**YOUR INSTRUCTIONS:** State how many lines hold the string "bodies". Give the number and nothing else.

**COLLECTED MATERIAL:**
** START **

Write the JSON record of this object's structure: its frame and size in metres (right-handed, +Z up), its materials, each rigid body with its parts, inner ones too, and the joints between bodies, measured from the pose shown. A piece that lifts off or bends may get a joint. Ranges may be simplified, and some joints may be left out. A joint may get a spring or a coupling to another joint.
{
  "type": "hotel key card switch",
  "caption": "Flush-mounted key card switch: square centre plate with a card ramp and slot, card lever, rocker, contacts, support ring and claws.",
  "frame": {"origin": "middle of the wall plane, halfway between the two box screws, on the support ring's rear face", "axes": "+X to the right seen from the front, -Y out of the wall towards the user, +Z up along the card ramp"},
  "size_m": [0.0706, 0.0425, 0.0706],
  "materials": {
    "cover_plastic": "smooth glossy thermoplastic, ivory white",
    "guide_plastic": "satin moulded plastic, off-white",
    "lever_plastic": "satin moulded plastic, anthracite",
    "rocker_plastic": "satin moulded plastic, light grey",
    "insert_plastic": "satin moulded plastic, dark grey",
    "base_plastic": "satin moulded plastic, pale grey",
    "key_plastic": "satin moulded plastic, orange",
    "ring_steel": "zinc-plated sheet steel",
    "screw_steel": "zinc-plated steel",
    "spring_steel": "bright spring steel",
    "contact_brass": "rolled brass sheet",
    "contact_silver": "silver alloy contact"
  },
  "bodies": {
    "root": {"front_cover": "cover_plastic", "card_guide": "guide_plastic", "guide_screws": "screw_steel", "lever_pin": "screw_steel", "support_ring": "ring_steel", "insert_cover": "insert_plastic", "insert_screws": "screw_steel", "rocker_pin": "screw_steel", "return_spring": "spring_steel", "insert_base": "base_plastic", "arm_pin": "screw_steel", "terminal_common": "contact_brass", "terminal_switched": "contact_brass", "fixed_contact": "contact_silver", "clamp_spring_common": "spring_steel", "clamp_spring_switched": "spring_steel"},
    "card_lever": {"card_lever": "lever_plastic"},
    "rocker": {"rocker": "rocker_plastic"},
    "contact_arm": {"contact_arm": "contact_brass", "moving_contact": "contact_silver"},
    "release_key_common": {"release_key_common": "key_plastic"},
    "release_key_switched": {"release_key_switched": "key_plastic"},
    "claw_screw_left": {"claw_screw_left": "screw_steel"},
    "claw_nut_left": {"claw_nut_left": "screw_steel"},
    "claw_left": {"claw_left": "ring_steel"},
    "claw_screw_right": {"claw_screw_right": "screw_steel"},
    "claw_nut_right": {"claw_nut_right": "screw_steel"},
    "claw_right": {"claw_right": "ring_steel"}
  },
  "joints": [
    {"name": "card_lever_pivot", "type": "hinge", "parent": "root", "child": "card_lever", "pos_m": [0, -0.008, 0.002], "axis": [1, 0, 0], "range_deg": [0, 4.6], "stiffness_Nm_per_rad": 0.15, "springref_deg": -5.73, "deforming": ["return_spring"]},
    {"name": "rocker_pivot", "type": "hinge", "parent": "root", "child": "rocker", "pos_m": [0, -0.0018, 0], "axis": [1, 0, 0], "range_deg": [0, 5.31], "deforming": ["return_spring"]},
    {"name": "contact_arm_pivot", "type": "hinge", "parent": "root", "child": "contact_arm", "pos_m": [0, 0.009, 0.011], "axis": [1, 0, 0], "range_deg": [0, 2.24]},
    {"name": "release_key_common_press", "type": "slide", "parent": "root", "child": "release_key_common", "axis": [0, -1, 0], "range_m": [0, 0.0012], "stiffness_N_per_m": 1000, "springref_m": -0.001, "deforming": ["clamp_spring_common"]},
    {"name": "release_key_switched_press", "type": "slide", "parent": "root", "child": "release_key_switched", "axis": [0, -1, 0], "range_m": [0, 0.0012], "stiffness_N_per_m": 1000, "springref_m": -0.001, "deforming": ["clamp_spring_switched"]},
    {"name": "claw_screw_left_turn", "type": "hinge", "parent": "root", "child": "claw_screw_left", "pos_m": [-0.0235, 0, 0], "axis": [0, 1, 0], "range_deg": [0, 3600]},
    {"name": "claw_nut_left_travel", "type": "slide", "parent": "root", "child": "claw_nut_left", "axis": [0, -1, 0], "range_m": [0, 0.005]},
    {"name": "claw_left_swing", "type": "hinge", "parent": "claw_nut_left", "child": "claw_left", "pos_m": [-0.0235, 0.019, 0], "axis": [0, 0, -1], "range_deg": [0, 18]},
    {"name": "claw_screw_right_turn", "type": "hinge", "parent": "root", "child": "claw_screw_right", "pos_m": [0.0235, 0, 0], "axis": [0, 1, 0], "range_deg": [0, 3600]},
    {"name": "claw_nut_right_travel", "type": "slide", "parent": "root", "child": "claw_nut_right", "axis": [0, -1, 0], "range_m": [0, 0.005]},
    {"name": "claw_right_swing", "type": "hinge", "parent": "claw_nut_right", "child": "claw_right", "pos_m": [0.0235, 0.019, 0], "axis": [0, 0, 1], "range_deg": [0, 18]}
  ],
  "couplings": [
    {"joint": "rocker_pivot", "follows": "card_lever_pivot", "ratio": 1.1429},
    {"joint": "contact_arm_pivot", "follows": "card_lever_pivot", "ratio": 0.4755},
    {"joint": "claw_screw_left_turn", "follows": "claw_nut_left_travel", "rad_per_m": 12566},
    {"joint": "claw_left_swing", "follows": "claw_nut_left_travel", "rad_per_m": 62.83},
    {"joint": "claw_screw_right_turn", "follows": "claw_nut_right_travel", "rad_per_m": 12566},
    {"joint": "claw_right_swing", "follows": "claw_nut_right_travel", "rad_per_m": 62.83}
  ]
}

** END **

**TASK ANSWER:** 2